◆ What is needed ◆
Where a line holds "None", copy it.

◆ Provided entries ◆
------------
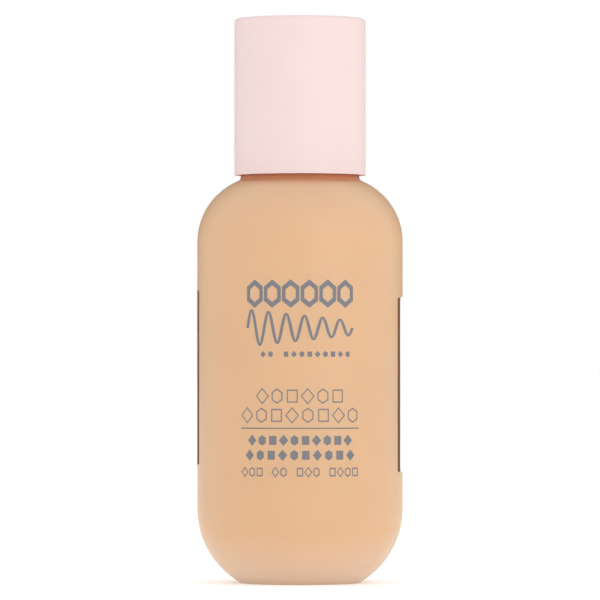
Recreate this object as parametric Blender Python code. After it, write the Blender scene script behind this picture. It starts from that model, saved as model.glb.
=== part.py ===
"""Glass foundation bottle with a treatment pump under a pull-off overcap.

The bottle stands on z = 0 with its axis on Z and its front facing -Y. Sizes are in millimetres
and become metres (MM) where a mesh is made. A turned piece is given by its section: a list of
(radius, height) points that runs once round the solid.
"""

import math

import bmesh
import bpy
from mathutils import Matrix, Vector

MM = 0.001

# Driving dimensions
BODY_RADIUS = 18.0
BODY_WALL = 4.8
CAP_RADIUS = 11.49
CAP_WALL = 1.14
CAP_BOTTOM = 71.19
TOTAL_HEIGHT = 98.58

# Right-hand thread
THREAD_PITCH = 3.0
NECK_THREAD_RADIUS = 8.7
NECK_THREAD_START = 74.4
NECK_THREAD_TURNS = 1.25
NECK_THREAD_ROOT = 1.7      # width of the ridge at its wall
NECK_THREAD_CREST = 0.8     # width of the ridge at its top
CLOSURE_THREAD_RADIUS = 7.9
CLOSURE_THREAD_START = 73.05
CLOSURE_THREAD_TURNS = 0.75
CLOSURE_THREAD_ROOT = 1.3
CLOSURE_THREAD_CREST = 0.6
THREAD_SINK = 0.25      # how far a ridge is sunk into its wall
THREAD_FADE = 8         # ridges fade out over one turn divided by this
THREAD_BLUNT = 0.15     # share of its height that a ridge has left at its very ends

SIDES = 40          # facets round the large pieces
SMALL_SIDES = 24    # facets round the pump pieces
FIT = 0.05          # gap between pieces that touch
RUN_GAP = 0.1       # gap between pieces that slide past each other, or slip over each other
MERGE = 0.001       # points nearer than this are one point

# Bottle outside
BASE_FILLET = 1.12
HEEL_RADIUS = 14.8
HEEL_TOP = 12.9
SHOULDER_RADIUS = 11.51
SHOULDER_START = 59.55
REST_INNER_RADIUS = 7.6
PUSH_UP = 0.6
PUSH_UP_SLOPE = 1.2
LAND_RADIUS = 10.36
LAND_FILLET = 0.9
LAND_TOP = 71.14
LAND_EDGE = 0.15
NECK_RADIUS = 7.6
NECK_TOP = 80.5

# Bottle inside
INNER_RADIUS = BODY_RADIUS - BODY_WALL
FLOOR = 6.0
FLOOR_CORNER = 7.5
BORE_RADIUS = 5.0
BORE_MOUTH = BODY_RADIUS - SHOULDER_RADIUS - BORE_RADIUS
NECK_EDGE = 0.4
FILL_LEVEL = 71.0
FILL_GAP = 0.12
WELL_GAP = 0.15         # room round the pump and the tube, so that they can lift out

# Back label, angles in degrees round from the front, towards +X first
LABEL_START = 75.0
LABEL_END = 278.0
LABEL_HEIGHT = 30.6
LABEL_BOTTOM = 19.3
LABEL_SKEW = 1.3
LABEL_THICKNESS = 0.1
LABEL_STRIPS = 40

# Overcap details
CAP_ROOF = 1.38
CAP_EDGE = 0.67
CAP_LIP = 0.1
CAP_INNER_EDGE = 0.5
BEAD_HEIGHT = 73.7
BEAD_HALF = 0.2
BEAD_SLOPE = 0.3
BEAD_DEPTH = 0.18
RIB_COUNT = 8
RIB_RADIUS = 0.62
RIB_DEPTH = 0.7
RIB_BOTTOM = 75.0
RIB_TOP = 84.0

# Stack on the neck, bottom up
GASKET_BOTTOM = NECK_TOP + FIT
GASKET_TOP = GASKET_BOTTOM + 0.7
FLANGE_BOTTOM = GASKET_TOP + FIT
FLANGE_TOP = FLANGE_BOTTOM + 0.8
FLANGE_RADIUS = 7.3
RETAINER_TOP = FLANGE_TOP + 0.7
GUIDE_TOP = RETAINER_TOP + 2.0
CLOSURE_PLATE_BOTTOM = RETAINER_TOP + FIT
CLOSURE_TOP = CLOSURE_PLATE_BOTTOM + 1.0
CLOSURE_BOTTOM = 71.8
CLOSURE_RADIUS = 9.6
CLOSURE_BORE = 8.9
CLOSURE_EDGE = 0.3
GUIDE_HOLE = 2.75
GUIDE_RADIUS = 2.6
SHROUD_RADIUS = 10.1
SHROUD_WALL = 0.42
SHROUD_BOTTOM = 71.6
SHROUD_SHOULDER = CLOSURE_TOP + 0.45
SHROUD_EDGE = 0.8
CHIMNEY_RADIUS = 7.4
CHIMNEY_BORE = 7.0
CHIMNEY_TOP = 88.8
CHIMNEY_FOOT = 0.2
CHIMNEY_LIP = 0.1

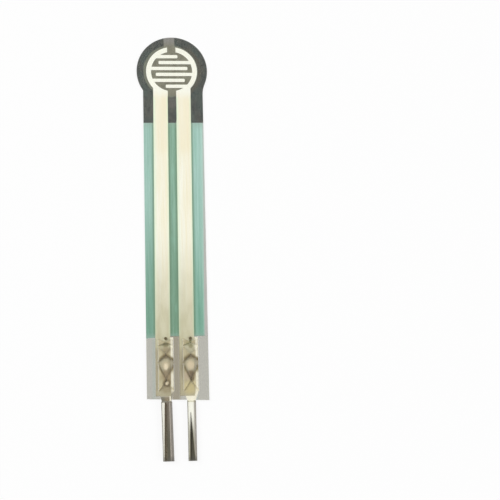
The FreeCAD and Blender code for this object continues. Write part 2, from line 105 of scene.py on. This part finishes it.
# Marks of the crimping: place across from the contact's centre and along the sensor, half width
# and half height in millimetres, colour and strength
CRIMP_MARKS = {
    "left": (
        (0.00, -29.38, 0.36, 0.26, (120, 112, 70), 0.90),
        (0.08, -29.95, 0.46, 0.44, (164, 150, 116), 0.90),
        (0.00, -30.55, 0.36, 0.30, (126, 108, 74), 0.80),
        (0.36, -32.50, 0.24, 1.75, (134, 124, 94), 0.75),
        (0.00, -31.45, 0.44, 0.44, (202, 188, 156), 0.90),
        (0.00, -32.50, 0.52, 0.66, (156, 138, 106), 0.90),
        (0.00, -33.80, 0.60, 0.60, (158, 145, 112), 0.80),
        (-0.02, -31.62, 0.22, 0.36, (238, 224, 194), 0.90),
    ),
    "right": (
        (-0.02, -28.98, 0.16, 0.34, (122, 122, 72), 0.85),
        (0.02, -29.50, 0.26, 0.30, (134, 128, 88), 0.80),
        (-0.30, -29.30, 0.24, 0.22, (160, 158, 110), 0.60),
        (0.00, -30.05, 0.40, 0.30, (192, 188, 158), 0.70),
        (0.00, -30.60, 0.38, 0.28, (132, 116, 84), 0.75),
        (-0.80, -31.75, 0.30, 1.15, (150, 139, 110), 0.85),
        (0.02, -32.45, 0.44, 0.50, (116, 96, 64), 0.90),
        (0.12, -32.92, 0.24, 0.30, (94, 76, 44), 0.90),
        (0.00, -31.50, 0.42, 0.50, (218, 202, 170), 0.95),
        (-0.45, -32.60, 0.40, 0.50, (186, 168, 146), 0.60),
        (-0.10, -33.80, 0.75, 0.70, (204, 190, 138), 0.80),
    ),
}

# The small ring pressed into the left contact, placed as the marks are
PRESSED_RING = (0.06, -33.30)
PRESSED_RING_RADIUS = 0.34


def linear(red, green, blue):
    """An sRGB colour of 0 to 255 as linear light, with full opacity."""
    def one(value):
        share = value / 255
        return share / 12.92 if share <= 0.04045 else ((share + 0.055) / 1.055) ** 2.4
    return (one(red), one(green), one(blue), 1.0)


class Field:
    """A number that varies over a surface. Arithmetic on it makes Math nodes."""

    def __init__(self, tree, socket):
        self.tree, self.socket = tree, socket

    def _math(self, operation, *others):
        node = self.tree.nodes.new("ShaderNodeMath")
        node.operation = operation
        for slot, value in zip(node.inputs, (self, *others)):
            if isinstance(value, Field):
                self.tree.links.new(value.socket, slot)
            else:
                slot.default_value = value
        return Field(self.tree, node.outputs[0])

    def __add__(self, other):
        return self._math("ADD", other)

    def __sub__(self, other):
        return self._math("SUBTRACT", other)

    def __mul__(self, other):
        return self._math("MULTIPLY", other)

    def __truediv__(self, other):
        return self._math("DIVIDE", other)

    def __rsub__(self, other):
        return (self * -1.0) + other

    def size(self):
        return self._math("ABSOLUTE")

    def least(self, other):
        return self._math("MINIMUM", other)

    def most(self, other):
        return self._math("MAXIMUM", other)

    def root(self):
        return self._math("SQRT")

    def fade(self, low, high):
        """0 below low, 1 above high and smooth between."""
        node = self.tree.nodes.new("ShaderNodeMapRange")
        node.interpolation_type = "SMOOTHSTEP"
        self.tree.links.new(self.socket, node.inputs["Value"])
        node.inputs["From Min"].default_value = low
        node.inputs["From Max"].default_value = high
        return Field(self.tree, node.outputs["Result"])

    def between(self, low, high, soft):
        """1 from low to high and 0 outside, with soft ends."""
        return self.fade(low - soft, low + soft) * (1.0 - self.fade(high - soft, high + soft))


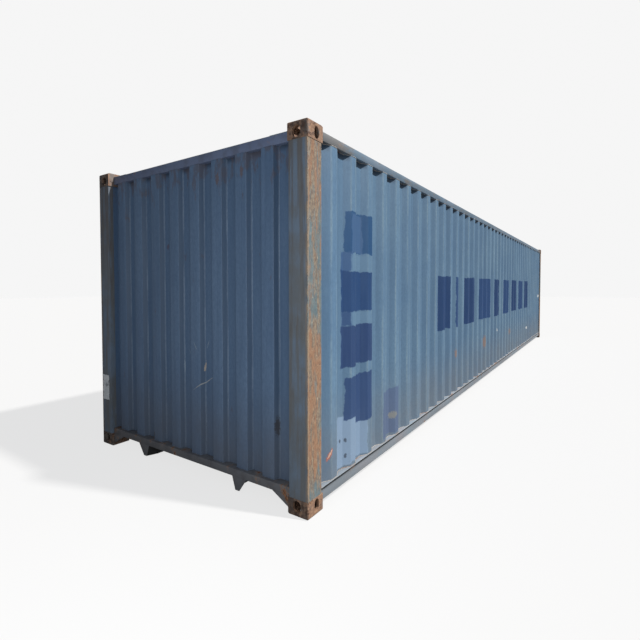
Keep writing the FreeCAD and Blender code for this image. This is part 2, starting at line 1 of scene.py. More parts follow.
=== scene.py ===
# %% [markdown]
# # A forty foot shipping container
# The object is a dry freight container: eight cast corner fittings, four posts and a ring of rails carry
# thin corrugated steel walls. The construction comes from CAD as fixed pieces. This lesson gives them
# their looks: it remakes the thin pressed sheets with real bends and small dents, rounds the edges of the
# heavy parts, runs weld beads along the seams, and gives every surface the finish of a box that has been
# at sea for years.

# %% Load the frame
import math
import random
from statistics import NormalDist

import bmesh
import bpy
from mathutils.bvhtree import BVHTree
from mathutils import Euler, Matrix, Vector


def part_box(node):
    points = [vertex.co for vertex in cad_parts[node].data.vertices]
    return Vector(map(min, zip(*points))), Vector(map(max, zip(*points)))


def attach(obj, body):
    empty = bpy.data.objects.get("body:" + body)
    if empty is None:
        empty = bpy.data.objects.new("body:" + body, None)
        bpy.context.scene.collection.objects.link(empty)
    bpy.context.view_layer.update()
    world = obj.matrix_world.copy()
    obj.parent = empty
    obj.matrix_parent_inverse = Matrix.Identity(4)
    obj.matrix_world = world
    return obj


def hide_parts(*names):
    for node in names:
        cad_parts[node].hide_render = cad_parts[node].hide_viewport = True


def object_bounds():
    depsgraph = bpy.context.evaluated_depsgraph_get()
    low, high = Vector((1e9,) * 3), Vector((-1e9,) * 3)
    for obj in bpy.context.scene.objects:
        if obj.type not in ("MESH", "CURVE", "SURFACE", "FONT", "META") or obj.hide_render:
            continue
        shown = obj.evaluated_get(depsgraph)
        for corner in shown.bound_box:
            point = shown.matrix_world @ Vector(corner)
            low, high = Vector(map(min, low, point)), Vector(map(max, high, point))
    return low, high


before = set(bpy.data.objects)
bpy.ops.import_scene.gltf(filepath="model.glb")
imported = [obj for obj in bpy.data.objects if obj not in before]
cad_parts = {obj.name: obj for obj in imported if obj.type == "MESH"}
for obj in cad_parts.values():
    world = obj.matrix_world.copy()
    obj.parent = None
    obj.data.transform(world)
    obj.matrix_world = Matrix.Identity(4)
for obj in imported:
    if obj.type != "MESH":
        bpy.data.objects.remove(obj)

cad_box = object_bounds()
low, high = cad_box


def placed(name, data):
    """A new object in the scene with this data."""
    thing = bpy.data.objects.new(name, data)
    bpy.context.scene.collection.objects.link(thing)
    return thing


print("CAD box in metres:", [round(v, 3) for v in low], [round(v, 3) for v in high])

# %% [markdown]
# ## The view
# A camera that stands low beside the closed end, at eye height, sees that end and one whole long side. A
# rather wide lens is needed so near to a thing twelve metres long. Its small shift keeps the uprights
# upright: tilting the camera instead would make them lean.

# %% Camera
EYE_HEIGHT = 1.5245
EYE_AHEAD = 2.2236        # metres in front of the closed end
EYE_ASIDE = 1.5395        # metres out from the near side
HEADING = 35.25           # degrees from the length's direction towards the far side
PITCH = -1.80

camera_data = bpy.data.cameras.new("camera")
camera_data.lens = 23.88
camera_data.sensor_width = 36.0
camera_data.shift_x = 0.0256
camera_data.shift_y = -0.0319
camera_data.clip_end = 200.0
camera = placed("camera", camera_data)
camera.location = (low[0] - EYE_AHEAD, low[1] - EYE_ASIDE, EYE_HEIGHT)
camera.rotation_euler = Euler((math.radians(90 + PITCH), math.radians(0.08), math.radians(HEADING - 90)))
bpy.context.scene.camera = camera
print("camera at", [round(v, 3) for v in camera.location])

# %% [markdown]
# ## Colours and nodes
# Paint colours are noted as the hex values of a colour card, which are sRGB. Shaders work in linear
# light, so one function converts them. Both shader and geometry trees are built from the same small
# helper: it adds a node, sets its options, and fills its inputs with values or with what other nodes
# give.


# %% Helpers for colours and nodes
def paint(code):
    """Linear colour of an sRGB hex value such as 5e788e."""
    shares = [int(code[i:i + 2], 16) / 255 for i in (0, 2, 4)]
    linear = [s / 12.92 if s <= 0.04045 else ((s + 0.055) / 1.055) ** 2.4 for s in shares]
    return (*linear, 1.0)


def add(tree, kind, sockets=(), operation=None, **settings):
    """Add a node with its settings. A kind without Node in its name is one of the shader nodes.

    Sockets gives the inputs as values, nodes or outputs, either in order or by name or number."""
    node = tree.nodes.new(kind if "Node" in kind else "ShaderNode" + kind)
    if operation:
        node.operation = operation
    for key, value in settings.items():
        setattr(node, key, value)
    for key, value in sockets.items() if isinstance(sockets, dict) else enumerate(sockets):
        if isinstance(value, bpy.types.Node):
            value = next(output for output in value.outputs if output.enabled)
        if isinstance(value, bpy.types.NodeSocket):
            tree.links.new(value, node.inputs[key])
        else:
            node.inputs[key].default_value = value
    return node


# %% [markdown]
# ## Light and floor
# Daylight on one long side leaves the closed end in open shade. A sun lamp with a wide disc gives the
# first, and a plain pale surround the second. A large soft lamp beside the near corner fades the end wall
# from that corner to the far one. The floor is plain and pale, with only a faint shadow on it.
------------
◆ Reply to the exercise ◆
    if empty is None:
        empty = bpy.data.objects.new("body:" + body, None)
    obj.parent = None
def add(tree, kind, sockets=(), operation=None, **settings):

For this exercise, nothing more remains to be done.